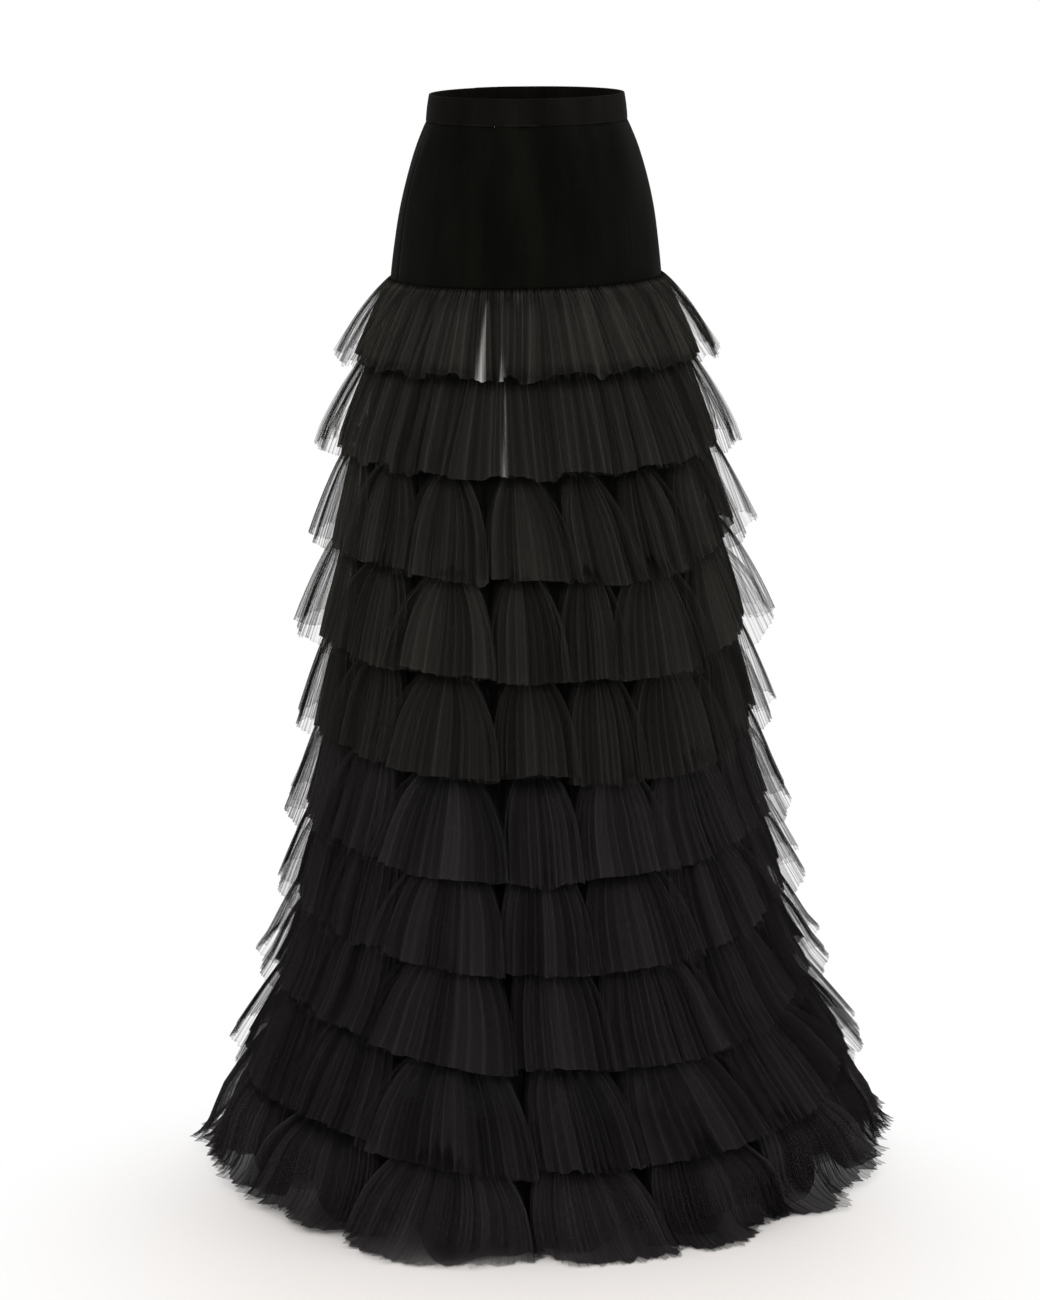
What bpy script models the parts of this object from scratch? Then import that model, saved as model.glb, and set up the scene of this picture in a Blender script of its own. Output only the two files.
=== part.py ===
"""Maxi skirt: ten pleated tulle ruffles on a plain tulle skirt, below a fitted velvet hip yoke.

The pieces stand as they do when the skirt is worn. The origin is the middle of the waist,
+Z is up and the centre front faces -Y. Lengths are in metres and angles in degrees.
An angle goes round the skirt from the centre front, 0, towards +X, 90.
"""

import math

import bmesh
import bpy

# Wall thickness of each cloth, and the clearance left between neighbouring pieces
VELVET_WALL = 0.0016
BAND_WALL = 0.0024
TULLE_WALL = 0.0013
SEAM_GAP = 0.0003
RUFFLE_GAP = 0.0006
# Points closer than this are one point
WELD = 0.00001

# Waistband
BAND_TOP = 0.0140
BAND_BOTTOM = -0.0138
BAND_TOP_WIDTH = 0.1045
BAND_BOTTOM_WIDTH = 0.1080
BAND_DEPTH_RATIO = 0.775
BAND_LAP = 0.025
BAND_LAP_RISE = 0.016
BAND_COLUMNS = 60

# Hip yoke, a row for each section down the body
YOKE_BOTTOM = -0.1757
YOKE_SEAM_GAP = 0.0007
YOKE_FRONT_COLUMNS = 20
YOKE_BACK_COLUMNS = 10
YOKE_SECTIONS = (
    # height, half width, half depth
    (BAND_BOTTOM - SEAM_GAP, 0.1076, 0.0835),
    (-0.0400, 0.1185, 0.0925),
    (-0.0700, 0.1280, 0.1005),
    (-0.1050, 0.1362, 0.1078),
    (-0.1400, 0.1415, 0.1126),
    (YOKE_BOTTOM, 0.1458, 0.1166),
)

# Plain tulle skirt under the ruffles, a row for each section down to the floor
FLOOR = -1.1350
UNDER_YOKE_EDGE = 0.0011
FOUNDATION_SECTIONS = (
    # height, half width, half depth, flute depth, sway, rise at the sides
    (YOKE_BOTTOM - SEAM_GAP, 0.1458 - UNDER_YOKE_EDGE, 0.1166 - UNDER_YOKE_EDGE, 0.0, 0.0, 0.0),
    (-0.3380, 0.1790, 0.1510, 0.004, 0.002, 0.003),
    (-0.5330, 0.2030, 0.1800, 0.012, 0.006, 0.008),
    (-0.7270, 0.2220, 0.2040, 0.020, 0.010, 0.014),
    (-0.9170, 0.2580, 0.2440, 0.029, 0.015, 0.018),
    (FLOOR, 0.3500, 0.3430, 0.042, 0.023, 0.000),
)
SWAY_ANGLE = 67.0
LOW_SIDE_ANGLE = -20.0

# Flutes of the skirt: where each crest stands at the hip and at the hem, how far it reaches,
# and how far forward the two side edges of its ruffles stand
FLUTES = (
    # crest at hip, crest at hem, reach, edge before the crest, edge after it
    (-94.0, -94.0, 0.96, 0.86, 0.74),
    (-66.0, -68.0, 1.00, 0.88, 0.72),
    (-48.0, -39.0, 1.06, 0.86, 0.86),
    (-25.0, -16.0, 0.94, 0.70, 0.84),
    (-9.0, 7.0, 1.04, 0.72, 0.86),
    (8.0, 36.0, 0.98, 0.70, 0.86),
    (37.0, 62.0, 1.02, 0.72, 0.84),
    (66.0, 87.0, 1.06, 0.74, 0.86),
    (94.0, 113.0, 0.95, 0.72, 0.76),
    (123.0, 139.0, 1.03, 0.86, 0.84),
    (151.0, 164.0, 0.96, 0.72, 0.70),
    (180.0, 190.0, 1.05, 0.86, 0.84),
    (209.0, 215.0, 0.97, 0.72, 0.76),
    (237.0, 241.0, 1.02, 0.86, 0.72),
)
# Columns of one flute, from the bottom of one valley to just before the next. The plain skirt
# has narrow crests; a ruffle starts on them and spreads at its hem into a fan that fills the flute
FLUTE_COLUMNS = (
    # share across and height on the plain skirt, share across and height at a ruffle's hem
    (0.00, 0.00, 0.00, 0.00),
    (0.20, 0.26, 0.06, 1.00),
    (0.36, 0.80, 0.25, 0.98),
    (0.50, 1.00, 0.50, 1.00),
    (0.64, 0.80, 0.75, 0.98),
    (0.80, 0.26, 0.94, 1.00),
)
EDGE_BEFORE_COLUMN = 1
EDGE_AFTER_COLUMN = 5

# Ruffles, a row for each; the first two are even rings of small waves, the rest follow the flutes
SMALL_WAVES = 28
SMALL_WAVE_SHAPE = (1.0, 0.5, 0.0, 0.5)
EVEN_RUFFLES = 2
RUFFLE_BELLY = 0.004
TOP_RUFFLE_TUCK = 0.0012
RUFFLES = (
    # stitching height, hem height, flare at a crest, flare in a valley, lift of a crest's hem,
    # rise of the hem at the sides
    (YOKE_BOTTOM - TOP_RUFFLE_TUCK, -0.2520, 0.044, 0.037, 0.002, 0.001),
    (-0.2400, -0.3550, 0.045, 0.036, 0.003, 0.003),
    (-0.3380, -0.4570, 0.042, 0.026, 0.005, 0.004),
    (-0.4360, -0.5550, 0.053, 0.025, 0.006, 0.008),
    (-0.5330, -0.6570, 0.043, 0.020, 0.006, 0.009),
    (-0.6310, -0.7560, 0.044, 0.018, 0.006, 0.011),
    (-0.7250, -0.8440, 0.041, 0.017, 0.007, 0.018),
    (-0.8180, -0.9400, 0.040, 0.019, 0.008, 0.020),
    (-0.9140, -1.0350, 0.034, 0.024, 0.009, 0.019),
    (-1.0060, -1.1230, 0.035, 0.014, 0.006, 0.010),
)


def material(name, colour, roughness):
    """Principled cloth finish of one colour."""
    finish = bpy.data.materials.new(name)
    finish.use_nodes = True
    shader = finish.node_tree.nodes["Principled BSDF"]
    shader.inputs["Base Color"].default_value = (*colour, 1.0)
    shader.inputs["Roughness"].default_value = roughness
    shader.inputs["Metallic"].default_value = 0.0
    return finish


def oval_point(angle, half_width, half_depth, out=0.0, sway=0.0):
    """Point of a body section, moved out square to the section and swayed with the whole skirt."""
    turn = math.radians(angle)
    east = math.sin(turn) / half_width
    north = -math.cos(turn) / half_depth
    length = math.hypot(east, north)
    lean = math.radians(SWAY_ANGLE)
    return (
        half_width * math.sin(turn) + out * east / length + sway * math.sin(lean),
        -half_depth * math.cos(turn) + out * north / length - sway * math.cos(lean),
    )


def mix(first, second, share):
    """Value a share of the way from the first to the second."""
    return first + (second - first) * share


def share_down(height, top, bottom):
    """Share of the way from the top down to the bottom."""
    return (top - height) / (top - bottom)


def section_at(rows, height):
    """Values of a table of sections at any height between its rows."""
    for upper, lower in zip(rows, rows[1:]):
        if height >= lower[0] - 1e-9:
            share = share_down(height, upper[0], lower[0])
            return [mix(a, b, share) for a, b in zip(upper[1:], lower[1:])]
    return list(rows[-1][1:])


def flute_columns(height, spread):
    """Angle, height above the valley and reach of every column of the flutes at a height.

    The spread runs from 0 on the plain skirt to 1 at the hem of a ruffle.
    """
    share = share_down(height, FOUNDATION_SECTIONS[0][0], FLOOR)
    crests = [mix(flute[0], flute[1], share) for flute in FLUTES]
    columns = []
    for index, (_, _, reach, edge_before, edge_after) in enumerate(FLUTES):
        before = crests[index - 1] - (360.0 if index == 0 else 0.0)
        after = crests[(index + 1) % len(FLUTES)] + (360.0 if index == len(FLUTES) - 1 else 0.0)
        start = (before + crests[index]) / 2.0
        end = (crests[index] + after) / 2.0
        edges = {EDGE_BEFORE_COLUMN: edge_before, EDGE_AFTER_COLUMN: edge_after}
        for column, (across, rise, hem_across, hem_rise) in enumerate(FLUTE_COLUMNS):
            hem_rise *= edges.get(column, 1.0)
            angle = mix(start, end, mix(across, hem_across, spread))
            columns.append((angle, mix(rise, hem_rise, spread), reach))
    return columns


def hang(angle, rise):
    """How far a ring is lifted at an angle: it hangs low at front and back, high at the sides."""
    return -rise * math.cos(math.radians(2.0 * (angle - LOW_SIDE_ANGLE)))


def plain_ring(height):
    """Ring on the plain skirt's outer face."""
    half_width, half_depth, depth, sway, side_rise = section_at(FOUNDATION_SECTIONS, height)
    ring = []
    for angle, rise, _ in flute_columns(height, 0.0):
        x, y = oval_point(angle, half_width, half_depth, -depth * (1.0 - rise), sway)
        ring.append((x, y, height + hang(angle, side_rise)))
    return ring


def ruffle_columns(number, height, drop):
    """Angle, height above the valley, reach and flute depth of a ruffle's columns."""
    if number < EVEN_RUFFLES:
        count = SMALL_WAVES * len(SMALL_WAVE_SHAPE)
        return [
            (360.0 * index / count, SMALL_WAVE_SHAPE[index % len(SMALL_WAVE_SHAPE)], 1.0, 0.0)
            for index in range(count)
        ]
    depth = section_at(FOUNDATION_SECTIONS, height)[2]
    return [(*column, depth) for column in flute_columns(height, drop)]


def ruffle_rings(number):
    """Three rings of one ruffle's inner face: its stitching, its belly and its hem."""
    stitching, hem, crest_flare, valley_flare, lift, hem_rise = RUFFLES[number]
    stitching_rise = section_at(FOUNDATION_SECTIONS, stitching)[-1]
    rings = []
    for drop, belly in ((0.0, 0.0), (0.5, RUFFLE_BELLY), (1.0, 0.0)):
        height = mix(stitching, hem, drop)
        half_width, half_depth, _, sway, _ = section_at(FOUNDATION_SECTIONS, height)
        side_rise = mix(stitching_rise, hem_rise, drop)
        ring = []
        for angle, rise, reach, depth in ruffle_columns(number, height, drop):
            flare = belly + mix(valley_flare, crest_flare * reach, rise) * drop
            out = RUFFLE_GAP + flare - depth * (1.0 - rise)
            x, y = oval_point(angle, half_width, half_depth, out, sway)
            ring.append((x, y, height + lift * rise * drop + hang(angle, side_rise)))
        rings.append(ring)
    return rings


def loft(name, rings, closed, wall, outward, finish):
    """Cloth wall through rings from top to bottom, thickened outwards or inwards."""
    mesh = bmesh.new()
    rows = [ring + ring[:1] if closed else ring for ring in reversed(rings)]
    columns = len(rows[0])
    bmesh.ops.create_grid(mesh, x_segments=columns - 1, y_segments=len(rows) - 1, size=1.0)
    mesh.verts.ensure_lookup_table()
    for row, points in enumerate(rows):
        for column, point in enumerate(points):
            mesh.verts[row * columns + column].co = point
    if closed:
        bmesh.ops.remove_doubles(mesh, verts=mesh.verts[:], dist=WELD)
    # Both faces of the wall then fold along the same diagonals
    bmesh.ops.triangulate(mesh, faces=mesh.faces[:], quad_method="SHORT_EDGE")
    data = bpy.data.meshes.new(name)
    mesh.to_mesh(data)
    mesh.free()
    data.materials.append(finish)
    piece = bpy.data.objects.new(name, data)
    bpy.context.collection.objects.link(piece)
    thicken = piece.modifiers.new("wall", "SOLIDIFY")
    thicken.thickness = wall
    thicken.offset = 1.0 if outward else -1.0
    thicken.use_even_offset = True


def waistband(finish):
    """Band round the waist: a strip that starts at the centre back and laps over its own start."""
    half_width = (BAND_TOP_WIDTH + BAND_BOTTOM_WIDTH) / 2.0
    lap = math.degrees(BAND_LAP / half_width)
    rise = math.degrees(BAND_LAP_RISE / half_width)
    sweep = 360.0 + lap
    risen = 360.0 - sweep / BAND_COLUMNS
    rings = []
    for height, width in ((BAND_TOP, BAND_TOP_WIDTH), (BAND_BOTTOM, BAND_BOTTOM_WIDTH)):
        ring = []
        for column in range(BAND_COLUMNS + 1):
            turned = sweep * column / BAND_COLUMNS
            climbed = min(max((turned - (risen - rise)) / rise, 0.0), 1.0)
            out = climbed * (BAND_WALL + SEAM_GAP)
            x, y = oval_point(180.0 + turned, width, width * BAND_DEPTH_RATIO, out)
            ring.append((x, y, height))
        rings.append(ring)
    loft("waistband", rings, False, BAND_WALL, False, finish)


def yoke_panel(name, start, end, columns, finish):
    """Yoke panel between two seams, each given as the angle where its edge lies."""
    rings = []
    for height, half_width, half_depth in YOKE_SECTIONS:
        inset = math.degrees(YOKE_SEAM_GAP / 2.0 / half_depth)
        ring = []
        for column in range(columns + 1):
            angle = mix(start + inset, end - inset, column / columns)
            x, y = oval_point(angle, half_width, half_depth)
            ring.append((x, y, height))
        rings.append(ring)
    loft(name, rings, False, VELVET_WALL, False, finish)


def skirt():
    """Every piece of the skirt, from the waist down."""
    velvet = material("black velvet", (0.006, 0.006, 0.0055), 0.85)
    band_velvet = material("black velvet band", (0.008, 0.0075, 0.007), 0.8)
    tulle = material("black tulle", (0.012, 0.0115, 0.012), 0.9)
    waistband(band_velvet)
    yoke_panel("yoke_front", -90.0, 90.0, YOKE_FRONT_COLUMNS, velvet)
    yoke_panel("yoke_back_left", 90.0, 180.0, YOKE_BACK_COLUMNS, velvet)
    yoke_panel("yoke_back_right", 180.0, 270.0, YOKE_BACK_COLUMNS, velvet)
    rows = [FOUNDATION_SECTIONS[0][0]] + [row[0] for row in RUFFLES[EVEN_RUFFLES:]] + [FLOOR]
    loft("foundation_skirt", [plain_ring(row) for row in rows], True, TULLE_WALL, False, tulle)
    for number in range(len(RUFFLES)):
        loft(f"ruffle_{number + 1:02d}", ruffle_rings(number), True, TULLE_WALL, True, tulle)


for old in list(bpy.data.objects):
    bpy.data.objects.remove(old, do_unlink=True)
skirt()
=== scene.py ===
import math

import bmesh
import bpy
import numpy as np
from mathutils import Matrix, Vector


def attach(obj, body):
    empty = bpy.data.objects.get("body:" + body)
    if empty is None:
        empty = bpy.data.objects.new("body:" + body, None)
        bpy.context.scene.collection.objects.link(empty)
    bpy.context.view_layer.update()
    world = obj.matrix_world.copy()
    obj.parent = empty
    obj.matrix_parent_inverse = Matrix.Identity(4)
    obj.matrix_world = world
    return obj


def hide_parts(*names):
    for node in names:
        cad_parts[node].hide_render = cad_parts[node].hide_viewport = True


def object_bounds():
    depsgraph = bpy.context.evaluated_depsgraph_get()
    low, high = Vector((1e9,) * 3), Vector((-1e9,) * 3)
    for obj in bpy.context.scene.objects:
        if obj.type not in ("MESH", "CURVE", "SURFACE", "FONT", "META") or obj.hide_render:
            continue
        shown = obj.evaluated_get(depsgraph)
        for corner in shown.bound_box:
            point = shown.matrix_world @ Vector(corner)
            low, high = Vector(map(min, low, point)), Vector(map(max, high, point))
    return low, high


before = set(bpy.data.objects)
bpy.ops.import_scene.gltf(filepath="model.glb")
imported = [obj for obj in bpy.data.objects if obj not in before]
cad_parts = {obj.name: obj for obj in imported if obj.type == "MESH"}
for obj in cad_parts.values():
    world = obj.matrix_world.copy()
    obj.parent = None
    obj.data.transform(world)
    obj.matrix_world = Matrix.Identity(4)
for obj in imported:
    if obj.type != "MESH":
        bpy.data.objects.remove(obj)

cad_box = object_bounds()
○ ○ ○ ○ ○
• _WHAT IS REQUIRED_:
Of the lines above, retype only those from the line containing "for number in" through the line containing "obj.matrix_parent_inverse = Matrix.Identity(4)", including both, exactly.

• _SOLUTION_:
    for number in range(len(RUFFLES)):
        loft(f"ruffle_{number + 1:02d}", ruffle_rings(number), True, TULLE_WALL, True, tulle)


for old in list(bpy.data.objects):
    bpy.data.objects.remove(old, do_unlink=True)
skirt()
=== scene.py ===
import math

import bmesh
import bpy
import numpy as np
from mathutils import Matrix, Vector


def attach(obj, body):
    empty = bpy.data.objects.get("body:" + body)
    if empty is None:
        empty = bpy.data.objects.new("body:" + body, None)
        bpy.context.scene.collection.objects.link(empty)
    bpy.context.view_layer.update()
    world = obj.matrix_world.copy()
    obj.parent = empty
    obj.matrix_parent_inverse = Matrix.Identity(4)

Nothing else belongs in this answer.